Writing Markdown in Visual Studio Code is also quite comfortable. With the mdmath or Markdown All in One plugin I can include mathematical formulas via LaTeX syntax. The latter one also supports various keyboard shortcuts that makes editing easier and faster. For instance, you can convert a text into a link just by highlighting the text and press CTRL+v. The plugin automatically converts the highlighted text into a Markdown link (i.e. the highlighted text is put into brackets and the link into parentheses). Additionally, I’m using the Paste Image plugin that allows me to insert images (e.g. screenshots of interesting figures of the paper) into my notes via the shortcut CTRL+ALT+v.
Finalizing
Once I’ve finished reading a paper it’s time to finalize it. During the finalizing activity I perform the following steps:
Star rating
Each paper I’ve read gets between 1 to 5 stars.
Assign topic labels
Each paper also gets labels which describe the topic of the paper. To not lose track of all labels I try to minimize the number of different labels. Furthermore, to not mix topic labels with status labels, topic labels are not prefixed by the ‘#’. I also don’t assign topic labels in papr. Instead I’m using a front matter in my notes which contains a comma separated list of labels. As papr does not analyze the front matters, I have only the status labels in papr. In the example at the end of this section you can see a front matter which contains the label “object detection” and “machine learning”.
Summary
When finalizing a paper I also update the summary I’ve created during the 1-sentence-summary and add some more details that I’ve learned from the paper. I still try to keep the summary small with only the information that is necessary to quickly refresh the content of paper. To document more details I usually use the notes.
Link to other papers
I also try to connect papers with each other. For instance I connect papers that are about similar topics, papers that build on the results of other papers or which improve the results of other papers. Again, I’m using the front matter to store that information as shown below.

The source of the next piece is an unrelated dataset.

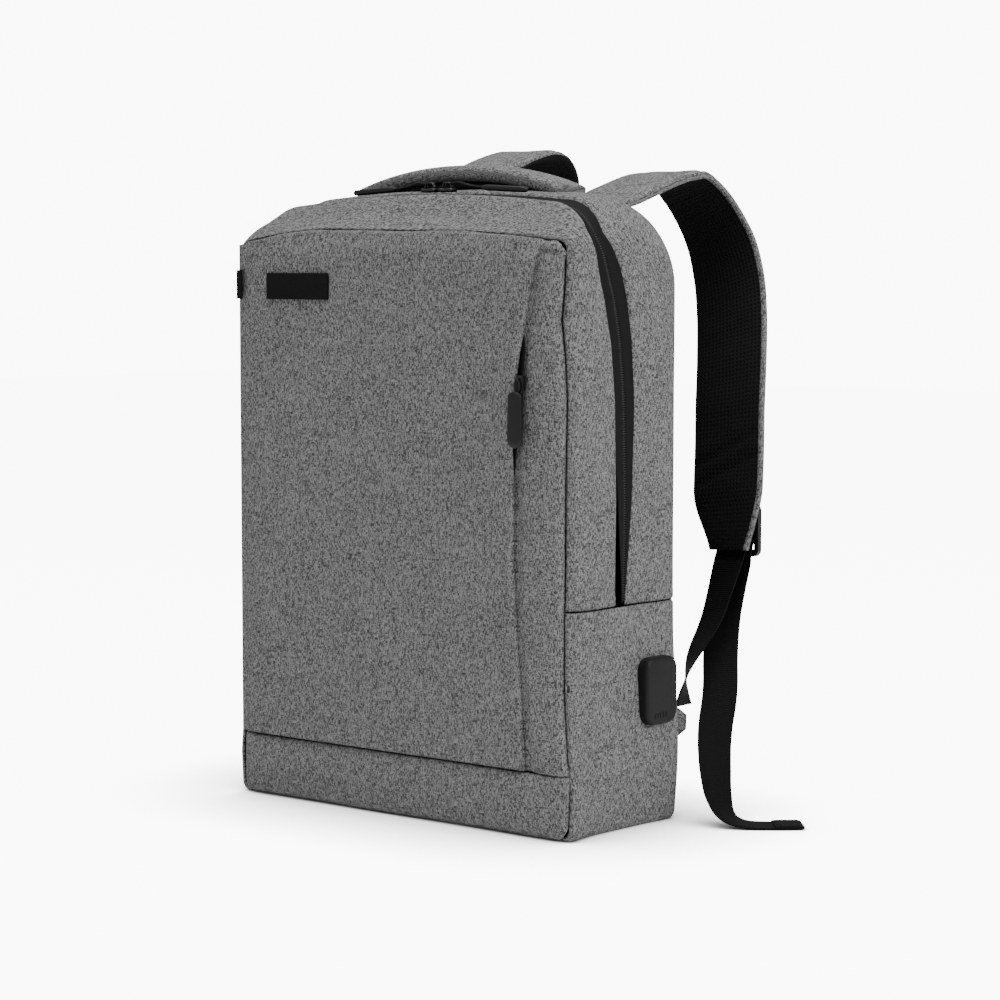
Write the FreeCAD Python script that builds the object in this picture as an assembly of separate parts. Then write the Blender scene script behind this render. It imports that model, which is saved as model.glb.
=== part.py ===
import FreeCAD, Part
import math
import os

# Laptop backpack with a side charging port, built as its sewn and moulded pieces.
# Millimetres, +Z up. The origin is the middle of the base, on the floor. -Y is the
# front, +Y the wearer's back, +X the side with the charging port.

V = FreeCAD.Vector
os.makedirs("parts", exist_ok=True)

# ---- driving dimensions: the bag ------------------------------------------------------
BODY_WIDTH = 302.0
BODY_DEPTH = 122.5
BODY_HEIGHT = 440.0
BACK_Y = 62.5                # rear face; the depth runs forward from here
WALL = 3.0                   # padded cloth wall
TOP_CROWN = 4.0              # how far the top rises between its shoulders
SHOULDER_RADIUS = 42.0       # top corners seen from the front
BOTTOM_RADIUS = 12.0
RIDGE_HEIGHT = 404.0         # where the front face turns into the sloping top
RIDGE_RADIUS = 9.0
SLOPE_REAR_Y = -26.0         # rear edge of the sloping top
REAR_TOP_RADIUS = 42.0
FRONT_CORNER_RADIUS = 14.0
REAR_CORNER_RADIUS = 16.0
CORNER_SEAM_REACH = 30.0     # how far the mitred corner seams run into the bag
FOLD_HEIGHT = 155.0          # the side seam, where the front flap folds down
BAND_HEIGHT = 45.0           # sewn band along the foot of the front
FLAP_GAP = 0.8               # open seam between the flap and the rest of the bag

# ---- driving dimensions: the main zip -------------------------------------------------
ZIP_BAND_WIDTH = 18.0
ZIP_CHAIN_WIDTH = 4.6
ZIP_CHAIN_SINK = 0.3         # chain face below the cloth
ZIP_TAPE_SINK = 0.9          # tape face below the cloth
ZIP_TAPE_THICKNESS = 1.2
ZIP_STOP_LENGTH = 7.0
SLIDER_LENGTH = 12.0
SLIDER_WIDTH = 8.0
SLIDER_HEIGHT = 4.6
SLIDER_CLEARANCE = 0.6       # slider above the cloth
LEFT_SLIDER_X = -3.0
RIGHT_SLIDER_X = 13.0
BRIDGE_RISE = 3.2
PULL_CORD_LENGTH = 27.0
PULL_CORD_DIAMETER = 1.8
PULL_GRIP_LENGTH = 40.0
PULL_GRIP_WIDTH = 6.0
PULL_GRIP_THICKNESS = 4.0
PULL_CLEARANCE = 0.8         # resting pull above the cloth

# ---- driving dimensions: the front pocket ---------------------------------------------
PANEL_THICKNESS = 1.2
PANEL_STAND_OFF = 1.2        # room for the zip tape under the panel
PANEL_MARGIN = 4.0           # panel edge in from the left corner
PATCH_WIDTH = 59.0
PATCH_HEIGHT = 19.0
PATCH_THICKNESS = 0.9
PATCH_CENTRE_X = -88.8
PATCH_CENTRE_Z = 372.5
POCKET_ZIP_X = 115.0
POCKET_ZIP_BOTTOM = 162.0
POCKET_ZIP_TOP = 348.0
POCKET_TAPE_WIDTH = 12.0
POCKET_TAPE_THICKNESS = 0.6
POCKET_CHAIN_WIDTH = 3.6
POCKET_CHAIN_THICKNESS = 1.0
POCKET_SLIDER_Z = 309.0
POCKET_SLIDER_WIDTH = 6.0
POCKET_SLIDER_LENGTH = 10.0
POCKET_SLIDER_HEIGHT = 3.2
POCKET_GRIP_WIDTH = 12.5
POCKET_GRIP_LENGTH = 39.0
POCKET_GRIP_THICKNESS = 3.6

# ---- driving dimensions: handle, back, inside -----------------------------------------
HANDLE_HALF_SPAN = 92.0
HANDLE_TOP = 457.0
HANDLE_THICKNESS = 9.5
HANDLE_FRONT_Y = 5.0
HANDLE_WIDTH = 33.0
BACK_PAD_WIDTH = 268.0
BACK_PAD_TOP = 392.0
BACK_PAD_THICKNESS = 12.5
BACK_PAD_CORNER = 26.0
BACK_CHANNEL_WIDTH = 26.0
BACK_CHANNEL_DEPTH = 6.0
DIVIDER_Y = 36.0
DIVIDER_THICKNESS = 6.0
DIVIDER_TOP = 305.0
SLEEVE_SIDE_GAP = 6.0
POUCH_DEPTH = 24.0
POUCH_FRONT_Y = -44.0
POUCH_WIDTH = 62.0
POUCH_TOP = 118.0
POUCH_CLOTH = 1.5
FIT = 0.3                    # clearance between sewn-in pieces that only lie together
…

These links do not have to be perfect. I also do not link all papers that might be relevant. I have found that just linking some papers (and adding further links step by step during the review as described below) is already sufficient to build a relation graph that helps me to discover relevant work on a specific topic later.
Create tasks
When studying a paper I usually discover new and interesting things which I want to try out or things I want to do further research on. For these things I create tasks in a dashboard in Notion. I’m using Notion for all my tasks so that I can easily prioritize between them.
Front Matter
Each note is preceded by a front matter. This is an optional section that contains additional structured information about a paper. I’ve decided to use a front matter because it’s YAML which is an easy syntax. Many tools exist for processing YAML and you are very flexible what information you store in the front matter. For instance, you can add very easily new fields to the front matter without breaking anything.
A typical front matter which contains labels and links to other papers in my papr database is shown in the following:
---
labels: object detection, machine learning
links:
- paper: 123
labels: improvement of
- paper: 456
labels: relates to
---
Notes in Markdown are following here...
Here, the paper has the topic labels object detection and machine learning. Additionally, the paper has two links to other papers. The first link points to the paper with the identifier 123 and is an improvement of that paper. The second link points to the paper with the identifier 456 and is related to this paper.
After the front matter the notes follow written in Markdown.
Ending
After having finalized a paper or when I decided after skimming that a paper is not relevant for my interests, I assign a paper one of two possible labels in the ending stage. I set the label of a paper to #irrelevant after creating a 1 sentence summary when I came to the conclusion that a paper does not match with my interests.
On the other hand, when I have read a paper and finished the finalizing step, I assign the paper the label #done. When a paper has this label I know that I have completed the finalizing step and all its involved sub-steps.
Review
Once a week I perform a review. I would say this is the most important activity in my workflow as it helps me building a solid knowledge graph step by step and recap things I’ve learned from my paper reading.
I do not review all papers during one review slot. I’ve noticed it’s already sufficient to review only a few. I also use the timeboxing technique for the review. When I plan my week I allocate a fixed amount of time (usually 30min) for the review. Then, when I start the review, I just review as many papers as I can do during that time.
I review only papers that have the label #irrelevant or #done. During the review I read the summary and sometimes I also skim over the notes (if the paper has the label #done). I also look at the links and think about how to improve them. For instance, it can happen that I review a paper which I have processed months ago and which can be connected with a paper I’ve read recently but does not have the connection yet. If I find such a paper I add a link to the front matter.
That’s basically it when doing a review. The main goal of the review is to recap things I’ve already learned so that I don’t forget them and to improve the knowledge graph so that related information and similar concepts get connected with each other and are easier to discover when I’m looking for them.
Conclusion
Reading scientific literature such as papers is a great way to learn. However, reading papers in an unstructured way without an established workflow should be avoided. For instance, without structure it’s easy to lose the overview of all papers and interesting papers might get lost. Also, if you don’t invest the time to do a regular review, you will forget most of the things you’ve learned with high probability as most other people (especially me) do.
To avoid this I’ve developed the workflow I’ve described in this article. The workflow is nothing that I’ve created over night. It took years to develop and improve this workflow. However, even though I’m working on this workflow for years, it’s still not perfect and I regularly need to adjust it. And the reason for that is obvious. Life is constantly changing and everything around you is always changing. Therefore, it’s a logical consequence that also your workflows need to be adjusted from time to time.